Thursday, December 20, 2018
To paraphrase this column from yesterday, "The Fed raising interest rates another quarter point may not represent Santa Claus, but at least it's not Krampus." The market saw this rate hike yesterday and begged to differ… Another big down-leg - from 1.5% to over 2% in the major U.S. indexes - sent stocks spiraling downward yet again in Wednesday's session.
Congratulations, stock market - you're officially having the worst year since 2008, when the Great Recession commenced. The S&P 500 is at a 15-month low, with 60% of its stocks in bear territory, and 9 of 11 sectors trading at correction levels. Pre-market futures look down again at this moment, albeit less drastically than we've become accustomed to.
Fed Chair Jerome Powell took to the podium following the Fed's decision to bring the Fed funds rate up to a 2.25-2.50% range yesterday, mentioning the committee is eyeballing two further rate hikes in 2019. This was offset - or at least attempted to be offset - by Powell suggesting the Fed will continue to be data-dependent: if economic metrics slag on global market weakness and the U.S.-China trade war into next year, the committee may opt to not raise rates at all.
Anybody following this stuff already knew 3% was what the Fed had been looking at to keep its dual mandate - "full" employment and a buffer on inflation - in line.
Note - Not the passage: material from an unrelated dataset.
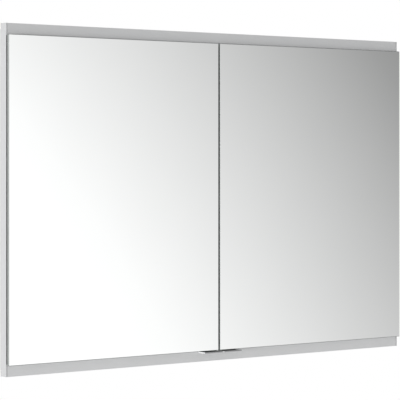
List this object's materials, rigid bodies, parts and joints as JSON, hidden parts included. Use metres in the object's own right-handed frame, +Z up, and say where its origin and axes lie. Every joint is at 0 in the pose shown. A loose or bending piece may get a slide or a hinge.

Yesterday's move brought us 50 basis points below this figure, and yet market participants decided it was time to howl in pain nevertheless. Apparently, the question marks surrounding the aforementioned trade war was supposed to have warranted the Fed to stay pat at 2.00-2.25%. If this sounds a tad petty, that's because it is.
That said, everything is down this morning: oil prices have dipped below previous comfort levels of $50/barrel on the WTI (now $46.70) and $60/barrel Brent crude (now $55.70). The 10-year t-bill is not only beneath a yield of 2.8%, it's currently below 2.77%. The dollar index is down today, as well. Commodities are down. And yet the Fed somehow sees everything is rosy? Dig the indignation.
About the only thing up ahead of the opening bell today is Initial Jobless Claims : +8000 week over week to a headline of 214K new claims. This keeps within the very strong range of 200-225K claims per week that are consistent with near-50-year lows, when our economy was much smaller and less complex. Continuing Claims of 1.688 million, up from 1.66 million in the week-ago tally, are also in n historically robust range. No worries on the jobs front, as these numbers prove every Thursday going back many, many Thursdays.
What we should be looking at is the future: value plays may become more apparent the longer this market tantrum continues. There are plenty companies killing it in their earnings reports quarter after quarter, and look to continue their stretches into 2019. We can choose to look at this week's sell-off as the end of the world, but we know it isn't. Time to position your portfolio accordingly.